▸ What to work on
Send back the entries below exactly as they appear.

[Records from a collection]
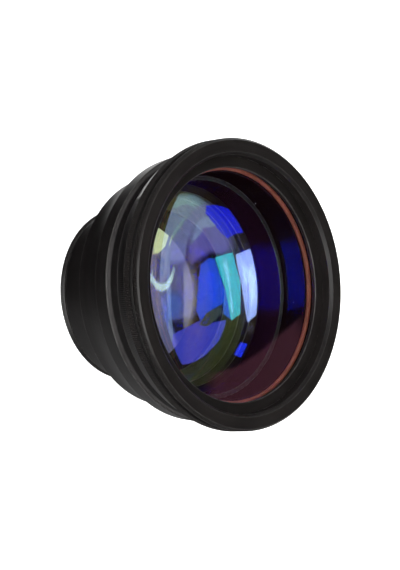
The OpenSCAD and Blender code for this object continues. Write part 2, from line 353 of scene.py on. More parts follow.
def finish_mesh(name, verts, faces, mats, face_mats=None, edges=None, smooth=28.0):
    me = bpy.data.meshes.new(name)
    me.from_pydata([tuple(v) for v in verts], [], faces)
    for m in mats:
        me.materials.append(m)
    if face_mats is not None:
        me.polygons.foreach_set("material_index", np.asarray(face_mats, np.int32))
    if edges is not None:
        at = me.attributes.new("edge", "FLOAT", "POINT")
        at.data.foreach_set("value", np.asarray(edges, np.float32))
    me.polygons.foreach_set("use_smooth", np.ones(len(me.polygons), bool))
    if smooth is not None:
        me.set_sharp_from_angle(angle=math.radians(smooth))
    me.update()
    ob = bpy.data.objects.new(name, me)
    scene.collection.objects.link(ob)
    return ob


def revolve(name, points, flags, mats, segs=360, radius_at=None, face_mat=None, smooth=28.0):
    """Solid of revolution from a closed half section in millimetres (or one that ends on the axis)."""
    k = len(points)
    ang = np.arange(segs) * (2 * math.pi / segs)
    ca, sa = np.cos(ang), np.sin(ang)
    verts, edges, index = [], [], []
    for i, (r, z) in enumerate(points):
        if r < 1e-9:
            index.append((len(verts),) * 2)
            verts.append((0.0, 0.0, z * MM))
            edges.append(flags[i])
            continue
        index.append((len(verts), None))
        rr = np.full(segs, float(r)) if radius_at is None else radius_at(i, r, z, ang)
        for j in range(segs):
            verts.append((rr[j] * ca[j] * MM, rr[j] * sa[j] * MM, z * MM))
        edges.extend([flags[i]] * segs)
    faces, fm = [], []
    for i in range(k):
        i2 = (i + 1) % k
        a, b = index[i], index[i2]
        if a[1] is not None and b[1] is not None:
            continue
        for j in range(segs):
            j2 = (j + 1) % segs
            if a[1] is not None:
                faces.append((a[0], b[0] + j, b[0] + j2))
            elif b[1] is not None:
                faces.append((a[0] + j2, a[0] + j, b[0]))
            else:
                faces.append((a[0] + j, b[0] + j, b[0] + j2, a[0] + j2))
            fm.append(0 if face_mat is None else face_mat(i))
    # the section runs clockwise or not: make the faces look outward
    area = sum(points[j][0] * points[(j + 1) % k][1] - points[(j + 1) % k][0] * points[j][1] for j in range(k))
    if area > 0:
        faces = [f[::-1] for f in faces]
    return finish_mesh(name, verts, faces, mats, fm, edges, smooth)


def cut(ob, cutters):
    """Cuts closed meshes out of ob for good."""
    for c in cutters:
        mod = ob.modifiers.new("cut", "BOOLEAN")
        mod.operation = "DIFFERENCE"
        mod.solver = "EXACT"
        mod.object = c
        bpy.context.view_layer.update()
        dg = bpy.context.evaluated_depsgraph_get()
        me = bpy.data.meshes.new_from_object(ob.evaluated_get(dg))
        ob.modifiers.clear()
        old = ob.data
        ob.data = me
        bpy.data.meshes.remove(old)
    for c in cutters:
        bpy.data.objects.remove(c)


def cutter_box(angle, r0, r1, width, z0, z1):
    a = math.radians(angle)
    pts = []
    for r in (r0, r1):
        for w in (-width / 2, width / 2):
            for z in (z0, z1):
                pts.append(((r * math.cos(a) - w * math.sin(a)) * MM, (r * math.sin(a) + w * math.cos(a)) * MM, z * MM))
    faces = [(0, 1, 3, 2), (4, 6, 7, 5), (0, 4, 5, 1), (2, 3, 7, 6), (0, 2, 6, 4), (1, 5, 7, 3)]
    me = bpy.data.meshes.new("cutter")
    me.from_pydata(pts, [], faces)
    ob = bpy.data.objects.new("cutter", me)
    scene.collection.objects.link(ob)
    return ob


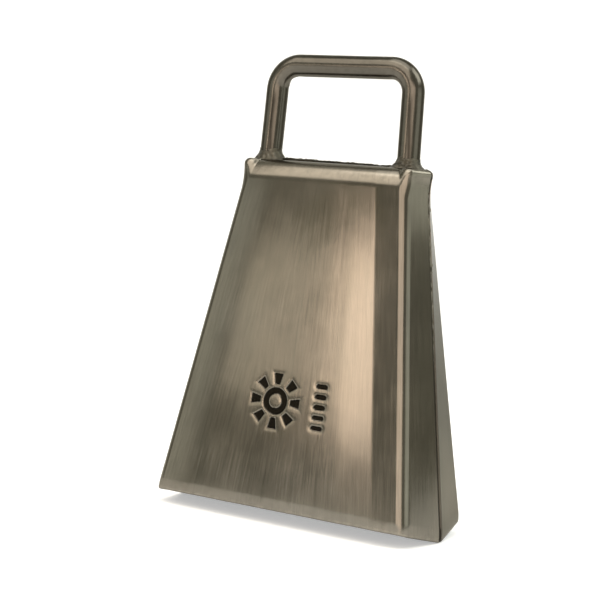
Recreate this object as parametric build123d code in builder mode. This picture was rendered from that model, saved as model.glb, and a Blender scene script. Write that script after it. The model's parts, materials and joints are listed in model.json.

▸ Reply to the exercise
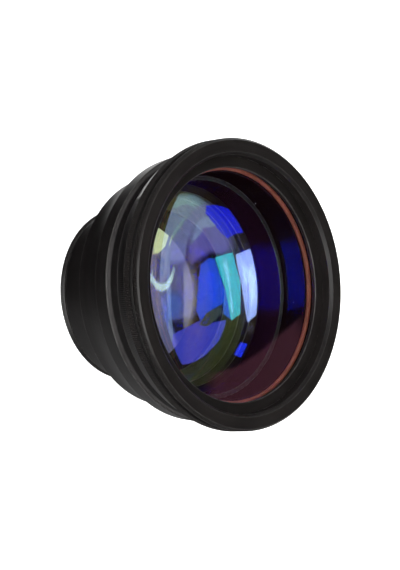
The OpenSCAD and Blender code for this object continues. Write part 2, from line 353 of scene.py on. More parts follow.
def finish_mesh(name, verts, faces, mats, face_mats=None, edges=None, smooth=28.0):
    me = bpy.data.meshes.new(name)
    me.from_pydata([tuple(v) for v in verts], [], faces)
    for m in mats:
        me.materials.append(m)
    if face_mats is not None:
        me.polygons.foreach_set("material_index", np.asarray(face_mats, np.int32))
    if edges is not None:
        at = me.attributes.new("edge", "FLOAT", "POINT")
        at.data.foreach_set("value", np.asarray(edges, np.float32))
    me.polygons.foreach_set("use_smooth", np.ones(len(me.polygons), bool))
    if smooth is not None:
        me.set_sharp_from_angle(angle=math.radians(smooth))
    me.update()
    ob = bpy.data.objects.new(name, me)
    scene.collection.objects.link(ob)
    return ob


def revolve(name, points, flags, mats, segs=360, radius_at=None, face_mat=None, smooth=28.0):
    """Solid of revolution from a closed half section in millimetres (or one that ends on the axis)."""
    k = len(points)
    ang = np.arange(segs) * (2 * math.pi / segs)
    ca, sa = np.cos(ang), np.sin(ang)
    verts, edges, index = [], [], []
    for i, (r, z) in enumerate(points):
        if r < 1e-9:
            index.append((len(verts),) * 2)
            verts.append((0.0, 0.0, z * MM))
            edges.append(flags[i])
            continue
        index.append((len(verts), None))
        rr = np.full(segs, float(r)) if radius_at is None else radius_at(i, r, z, ang)
        for j in range(segs):
            verts.append((rr[j] * ca[j] * MM, rr[j] * sa[j] * MM, z * MM))
        edges.extend([flags[i]] * segs)
    faces, fm = [], []
    for i in range(k):
        i2 = (i + 1) % k
        a, b = index[i], index[i2]
        if a[1] is not None and b[1] is not None:
            continue
        for j in range(segs):
            j2 = (j + 1) % segs
            if a[1] is not None:
                faces.append((a[0], b[0] + j, b[0] + j2))
            elif b[1] is not None:
                faces.append((a[0] + j2, a[0] + j, b[0]))
            else:
                faces.append((a[0] + j, b[0] + j, b[0] + j2, a[0] + j2))
            fm.append(0 if face_mat is None else face_mat(i))
    # the section runs clockwise or not: make the faces look outward
    area = sum(points[j][0] * points[(j + 1) % k][1] - points[(j + 1) % k][0] * points[j][1] for j in range(k))
    if area > 0:
        faces = [f[::-1] for f in faces]
    return finish_mesh(name, verts, faces, mats, fm, edges, smooth)


def cut(ob, cutters):
    """Cuts closed meshes out of ob for good."""
    for c in cutters:
        mod = ob.modifiers.new("cut", "BOOLEAN")
        mod.operation = "DIFFERENCE"
        mod.solver = "EXACT"
        mod.object = c
        bpy.context.view_layer.update()
        dg = bpy.context.evaluated_depsgraph_get()
        me = bpy.data.meshes.new_from_object(ob.evaluated_get(dg))
        ob.modifiers.clear()
        old = ob.data
        ob.data = me
        bpy.data.meshes.remove(old)
    for c in cutters:
        bpy.data.objects.remove(c)


def cutter_box(angle, r0, r1, width, z0, z1):
    a = math.radians(angle)
    pts = []
    for r in (r0, r1):
        for w in (-width / 2, width / 2):
            for z in (z0, z1):
                pts.append(((r * math.cos(a) - w * math.sin(a)) * MM, (r * math.sin(a) + w * math.cos(a)) * MM, z * MM))
    faces = [(0, 1, 3, 2), (4, 6, 7, 5), (0, 4, 5, 1), (2, 3, 7, 6), (0, 2, 6, 4), (1, 5, 7, 3)]
    me = bpy.data.meshes.new("cutter")
    me.from_pydata(pts, [], faces)
    ob = bpy.data.objects.new("cutter", me)
    scene.collection.objects.link(ob)
    return ob


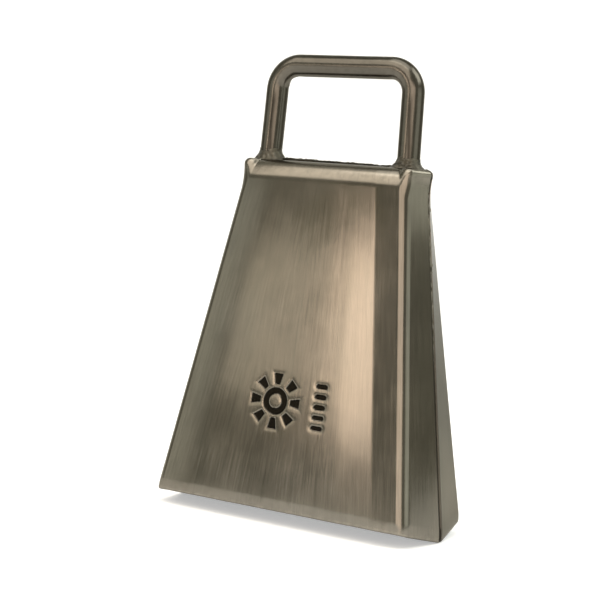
Recreate this object as parametric build123d code in builder mode. This picture was rendered from that model, saved as model.glb, and a Blender scene script. Write that script after it. The model's parts, materials and joints are listed in model.json.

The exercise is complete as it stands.